## DIRECTIVE
Reproduce the complete listing without any deviation.

## DATA

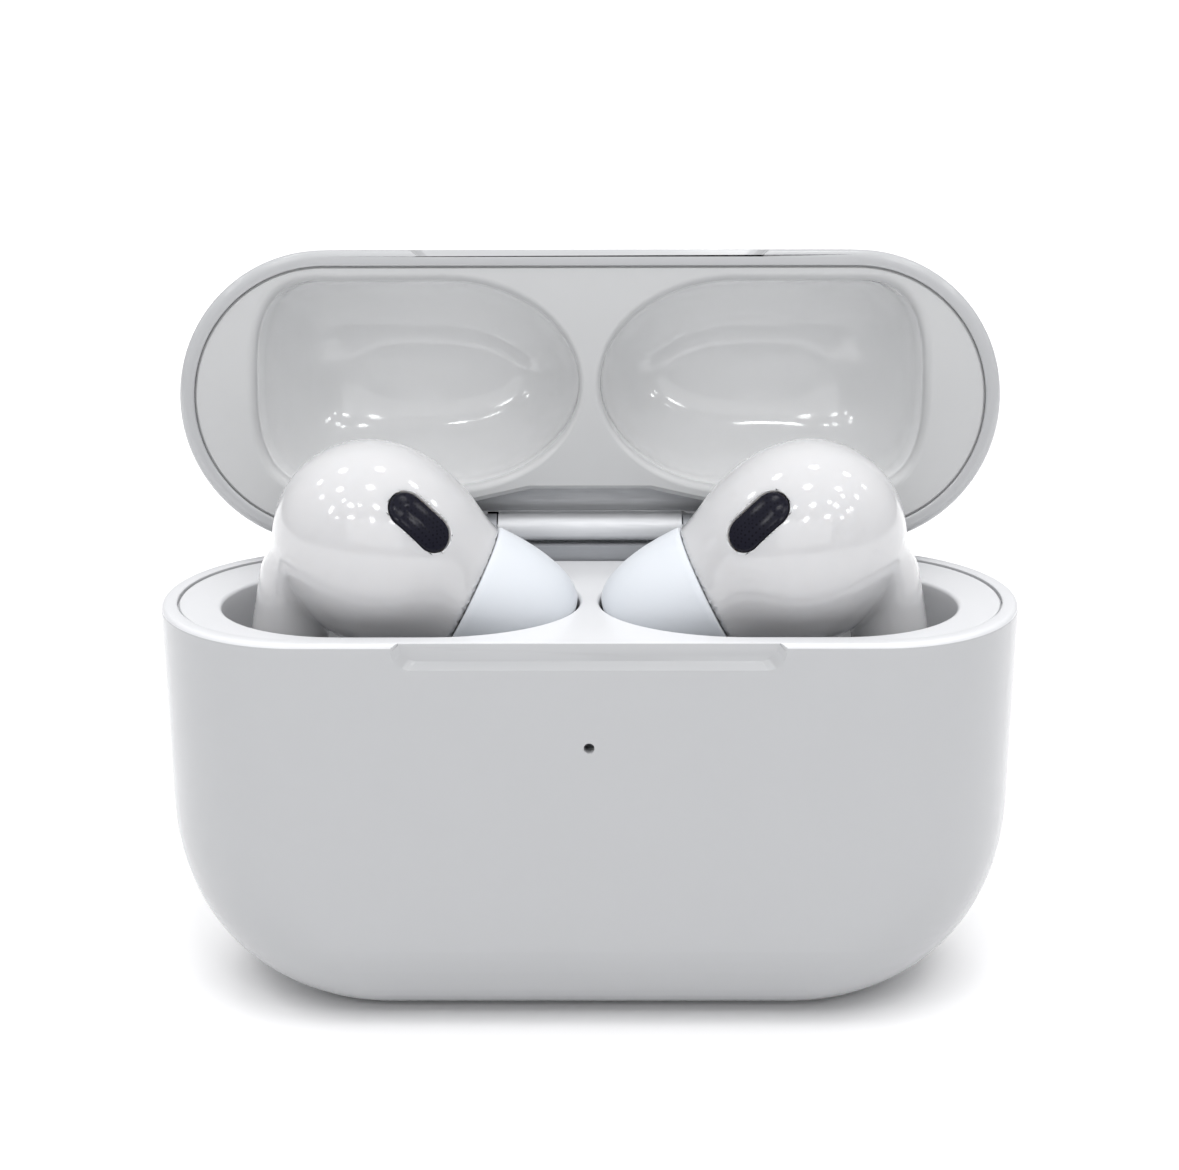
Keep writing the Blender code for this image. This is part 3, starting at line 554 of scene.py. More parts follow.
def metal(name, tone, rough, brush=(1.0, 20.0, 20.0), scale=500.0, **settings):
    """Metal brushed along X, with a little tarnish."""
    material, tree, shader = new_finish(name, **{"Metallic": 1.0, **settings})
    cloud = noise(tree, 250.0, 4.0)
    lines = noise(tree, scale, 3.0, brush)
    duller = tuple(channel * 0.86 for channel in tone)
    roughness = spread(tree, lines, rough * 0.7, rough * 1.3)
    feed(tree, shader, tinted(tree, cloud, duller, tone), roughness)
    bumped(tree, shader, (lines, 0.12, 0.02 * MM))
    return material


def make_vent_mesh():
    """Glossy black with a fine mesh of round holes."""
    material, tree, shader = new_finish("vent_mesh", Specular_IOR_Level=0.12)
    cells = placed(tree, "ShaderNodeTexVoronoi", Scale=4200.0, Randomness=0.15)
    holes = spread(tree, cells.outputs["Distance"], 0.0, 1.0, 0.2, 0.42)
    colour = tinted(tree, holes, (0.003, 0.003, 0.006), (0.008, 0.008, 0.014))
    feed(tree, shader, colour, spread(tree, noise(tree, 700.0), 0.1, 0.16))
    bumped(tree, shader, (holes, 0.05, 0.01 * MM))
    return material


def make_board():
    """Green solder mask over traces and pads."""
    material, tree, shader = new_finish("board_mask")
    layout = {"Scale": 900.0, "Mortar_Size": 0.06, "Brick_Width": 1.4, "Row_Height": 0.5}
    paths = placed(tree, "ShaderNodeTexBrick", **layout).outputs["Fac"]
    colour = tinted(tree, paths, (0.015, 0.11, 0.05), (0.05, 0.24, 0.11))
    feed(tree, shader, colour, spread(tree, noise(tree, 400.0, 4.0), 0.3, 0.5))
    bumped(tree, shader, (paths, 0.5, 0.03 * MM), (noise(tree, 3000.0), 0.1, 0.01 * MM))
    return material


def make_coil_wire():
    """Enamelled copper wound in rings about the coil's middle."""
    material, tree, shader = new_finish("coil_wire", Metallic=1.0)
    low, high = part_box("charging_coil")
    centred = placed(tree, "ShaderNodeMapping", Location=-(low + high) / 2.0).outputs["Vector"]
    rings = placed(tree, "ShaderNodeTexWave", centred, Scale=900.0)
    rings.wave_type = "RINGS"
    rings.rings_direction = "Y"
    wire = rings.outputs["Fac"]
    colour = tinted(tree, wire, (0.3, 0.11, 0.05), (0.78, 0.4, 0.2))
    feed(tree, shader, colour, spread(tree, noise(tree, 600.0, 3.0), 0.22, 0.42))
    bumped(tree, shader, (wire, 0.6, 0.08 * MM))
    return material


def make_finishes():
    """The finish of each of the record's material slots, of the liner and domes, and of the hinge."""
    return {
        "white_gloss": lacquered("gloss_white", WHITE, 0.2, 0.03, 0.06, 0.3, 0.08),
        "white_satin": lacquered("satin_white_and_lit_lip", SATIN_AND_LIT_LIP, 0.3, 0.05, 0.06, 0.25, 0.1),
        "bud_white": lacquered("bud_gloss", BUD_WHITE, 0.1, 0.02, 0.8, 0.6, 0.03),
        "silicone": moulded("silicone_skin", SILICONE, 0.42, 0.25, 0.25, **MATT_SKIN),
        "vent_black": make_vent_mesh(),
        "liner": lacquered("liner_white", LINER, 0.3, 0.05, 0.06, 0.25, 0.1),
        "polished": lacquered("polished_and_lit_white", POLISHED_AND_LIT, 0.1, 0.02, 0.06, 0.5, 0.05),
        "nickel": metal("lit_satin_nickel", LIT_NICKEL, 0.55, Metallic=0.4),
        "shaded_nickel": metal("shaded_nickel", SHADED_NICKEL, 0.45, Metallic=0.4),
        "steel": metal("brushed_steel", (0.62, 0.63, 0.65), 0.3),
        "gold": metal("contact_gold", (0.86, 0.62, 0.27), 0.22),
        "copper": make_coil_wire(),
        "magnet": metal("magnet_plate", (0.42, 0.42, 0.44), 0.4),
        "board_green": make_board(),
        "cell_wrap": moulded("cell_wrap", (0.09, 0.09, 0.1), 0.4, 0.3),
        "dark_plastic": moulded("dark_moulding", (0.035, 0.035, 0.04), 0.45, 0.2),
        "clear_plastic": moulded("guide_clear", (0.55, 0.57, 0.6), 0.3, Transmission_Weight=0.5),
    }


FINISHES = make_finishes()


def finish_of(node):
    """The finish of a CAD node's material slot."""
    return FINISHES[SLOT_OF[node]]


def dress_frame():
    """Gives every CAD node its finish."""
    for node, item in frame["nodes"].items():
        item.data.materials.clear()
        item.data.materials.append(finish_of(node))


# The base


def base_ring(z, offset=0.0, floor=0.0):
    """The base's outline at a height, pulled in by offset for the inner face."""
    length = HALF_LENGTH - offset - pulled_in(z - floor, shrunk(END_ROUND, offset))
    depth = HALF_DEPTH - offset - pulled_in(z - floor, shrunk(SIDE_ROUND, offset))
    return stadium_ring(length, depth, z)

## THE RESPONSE
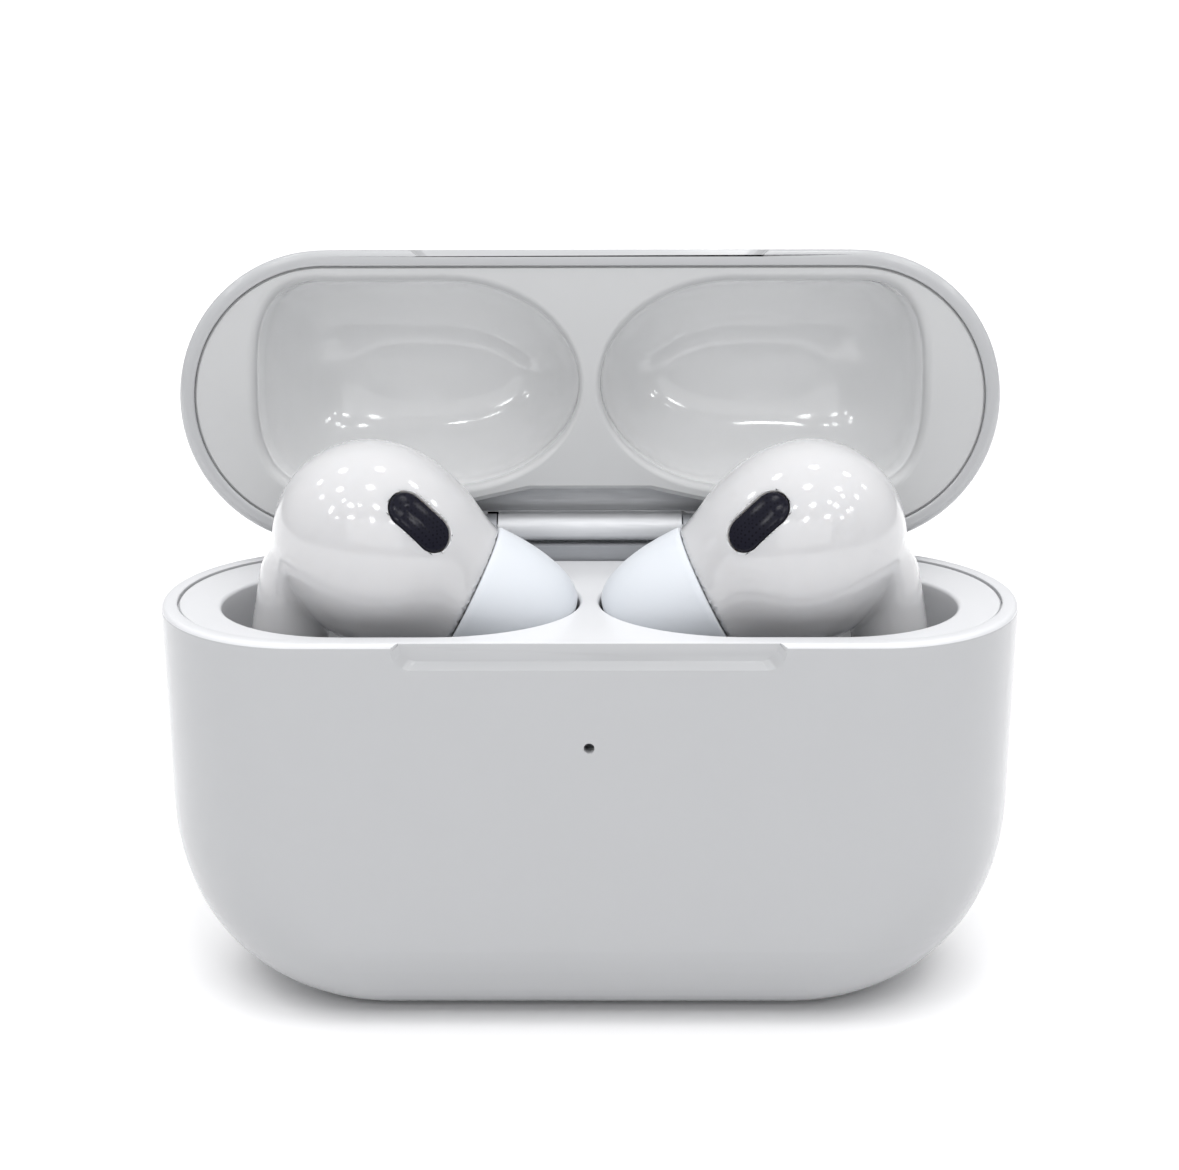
Keep writing the Blender code for this image. This is part 3, starting at line 554 of scene.py. More parts follow.
def metal(name, tone, rough, brush=(1.0, 20.0, 20.0), scale=500.0, **settings):
    """Metal brushed along X, with a little tarnish."""
    material, tree, shader = new_finish(name, **{"Metallic": 1.0, **settings})
    cloud = noise(tree, 250.0, 4.0)
    lines = noise(tree, scale, 3.0, brush)
    duller = tuple(channel * 0.86 for channel in tone)
    roughness = spread(tree, lines, rough * 0.7, rough * 1.3)
    feed(tree, shader, tinted(tree, cloud, duller, tone), roughness)
    bumped(tree, shader, (lines, 0.12, 0.02 * MM))
    return material


def make_vent_mesh():
    """Glossy black with a fine mesh of round holes."""
    material, tree, shader = new_finish("vent_mesh", Specular_IOR_Level=0.12)
    cells = placed(tree, "ShaderNodeTexVoronoi", Scale=4200.0, Randomness=0.15)
    holes = spread(tree, cells.outputs["Distance"], 0.0, 1.0, 0.2, 0.42)
    colour = tinted(tree, holes, (0.003, 0.003, 0.006), (0.008, 0.008, 0.014))
    feed(tree, shader, colour, spread(tree, noise(tree, 700.0), 0.1, 0.16))
    bumped(tree, shader, (holes, 0.05, 0.01 * MM))
    return material


def make_board():
    """Green solder mask over traces and pads."""
    material, tree, shader = new_finish("board_mask")
    layout = {"Scale": 900.0, "Mortar_Size": 0.06, "Brick_Width": 1.4, "Row_Height": 0.5}
    paths = placed(tree, "ShaderNodeTexBrick", **layout).outputs["Fac"]
    colour = tinted(tree, paths, (0.015, 0.11, 0.05), (0.05, 0.24, 0.11))
    feed(tree, shader, colour, spread(tree, noise(tree, 400.0, 4.0), 0.3, 0.5))
    bumped(tree, shader, (paths, 0.5, 0.03 * MM), (noise(tree, 3000.0), 0.1, 0.01 * MM))
    return material


def make_coil_wire():
    """Enamelled copper wound in rings about the coil's middle."""
    material, tree, shader = new_finish("coil_wire", Metallic=1.0)
    low, high = part_box("charging_coil")
    centred = placed(tree, "ShaderNodeMapping", Location=-(low + high) / 2.0).outputs["Vector"]
    rings = placed(tree, "ShaderNodeTexWave", centred, Scale=900.0)
    rings.wave_type = "RINGS"
    rings.rings_direction = "Y"
    wire = rings.outputs["Fac"]
    colour = tinted(tree, wire, (0.3, 0.11, 0.05), (0.78, 0.4, 0.2))
    feed(tree, shader, colour, spread(tree, noise(tree, 600.0, 3.0), 0.22, 0.42))
    bumped(tree, shader, (wire, 0.6, 0.08 * MM))
    return material


def make_finishes():
    """The finish of each of the record's material slots, of the liner and domes, and of the hinge."""
    return {
        "white_gloss": lacquered("gloss_white", WHITE, 0.2, 0.03, 0.06, 0.3, 0.08),
        "white_satin": lacquered("satin_white_and_lit_lip", SATIN_AND_LIT_LIP, 0.3, 0.05, 0.06, 0.25, 0.1),
        "bud_white": lacquered("bud_gloss", BUD_WHITE, 0.1, 0.02, 0.8, 0.6, 0.03),
        "silicone": moulded("silicone_skin", SILICONE, 0.42, 0.25, 0.25, **MATT_SKIN),
        "vent_black": make_vent_mesh(),
        "liner": lacquered("liner_white", LINER, 0.3, 0.05, 0.06, 0.25, 0.1),
        "polished": lacquered("polished_and_lit_white", POLISHED_AND_LIT, 0.1, 0.02, 0.06, 0.5, 0.05),
        "nickel": metal("lit_satin_nickel", LIT_NICKEL, 0.55, Metallic=0.4),
        "shaded_nickel": metal("shaded_nickel", SHADED_NICKEL, 0.45, Metallic=0.4),
        "steel": metal("brushed_steel", (0.62, 0.63, 0.65), 0.3),
        "gold": metal("contact_gold", (0.86, 0.62, 0.27), 0.22),
        "copper": make_coil_wire(),
        "magnet": metal("magnet_plate", (0.42, 0.42, 0.44), 0.4),
        "board_green": make_board(),
        "cell_wrap": moulded("cell_wrap", (0.09, 0.09, 0.1), 0.4, 0.3),
        "dark_plastic": moulded("dark_moulding", (0.035, 0.035, 0.04), 0.45, 0.2),
        "clear_plastic": moulded("guide_clear", (0.55, 0.57, 0.6), 0.3, Transmission_Weight=0.5),
    }


FINISHES = make_finishes()


def finish_of(node):
    """The finish of a CAD node's material slot."""
    return FINISHES[SLOT_OF[node]]


def dress_frame():
    """Gives every CAD node its finish."""
    for node, item in frame["nodes"].items():
        item.data.materials.clear()
        item.data.materials.append(finish_of(node))


# The base


def base_ring(z, offset=0.0, floor=0.0):
    """The base's outline at a height, pulled in by offset for the inner face."""
    length = HALF_LENGTH - offset - pulled_in(z - floor, shrunk(END_ROUND, offset))
    depth = HALF_DEPTH - offset - pulled_in(z - floor, shrunk(SIDE_ROUND, offset))
    return stadium_ring(length, depth, z)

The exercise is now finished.